Eugenio : Malheureusement non, mais j’ai beaucoup voyagé en Asie. Je me suis rendu à plusieurs reprises en Chine, à Hong Kong, à Macao et en Indonésie, bien sûr, qui était une colonie néerlandaise. La philosophie de vie et les rituels que les pays d’orient ont en commun sont pour moi une véritable source d’inspiration. Je le dis avec mon cœur et non pas parce que toi et Sara avez des yeux en amande ! (Rires). Au Japon, par exemple, j’aime le perfectionnisme dans la cuisine. Moi aussi, je recherche l’excellence en tout. Je suis perfectionniste, au travail et dans mon caractère.
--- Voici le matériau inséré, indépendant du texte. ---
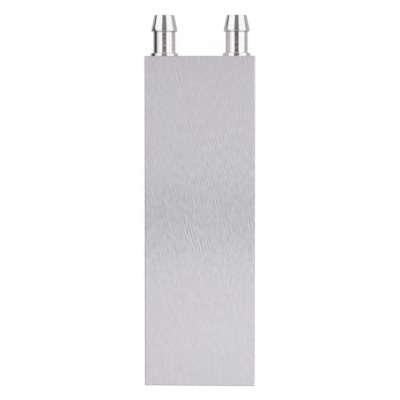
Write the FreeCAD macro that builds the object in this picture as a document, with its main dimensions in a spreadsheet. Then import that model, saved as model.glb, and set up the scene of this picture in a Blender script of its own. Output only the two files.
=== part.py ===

Giulia : Ces influences de cultures étrangères font donc partie de ta cuisine ?

Eugenio : Je n’aime pas parler de cultures étrangères, parce que je ne suis pas défini par une seule culture. J’ai rapidement quitté mes deux lieux d’origine – La Haye en Hollande et la Ligurie – j’ai perdu mes parents très vite… Je ne suis lié à rien et je suis influencé par tout. Tout ce que je ressens, les gens que je rencontre, et qui deviennent ma famille, font partie de moi. Je les ajoute à ma culture, je les ajoute à mes recettes et à mes idées.

Giulia : En parlant de retour, si par exemple nous revenons manger ici dans quelques mois, qu’est-ce qui aura changé dans le menu ?

Eugenio : Presque tout. Les menus changent en fonction des ingrédients, des saisons, de mes inspirations. Et si certaines choses subsistent, c’est surtout grâce à la volonté des clients qui s’attendent à retrouver mes classiques : le cerf, le risotto aux cendres, le macaron de pigeon, l’oeuf tombé dans le pré… Mais en dehors de ces plats qui sont devenus ma signature, les dégustations que nous proposons sont en constante évolution.

Sara : Alors nous allons revenir dans quelques mois, c’est sûr ! (Rires)

Avant de nous dire au revoir, pourrais-tu nous parler un peu de tes tatouages ? On les aperçoit sous ta chemise et nous sommes très curieuses de les voir !

Eugenio : J’ai beaucoup de tatouages, presque tous sont liés à des endroits où j’ai été et à des moments de ma vie personnelle. J’ai deux masques de théâtre indonésien qui représentent le bien et le mal, un pain d’épice sur le bras et une montgolfière qui est en fait un cœur et un cerveau qui se promènent avec une toque de chef.

Sara : Aahhh, eh bien, que puis-je dire…original ! Mais je pense que nous préférons tes plats à tes tatouages ! (Rires)

Eugenio : C’est mieux ainsi que l’inverse !!!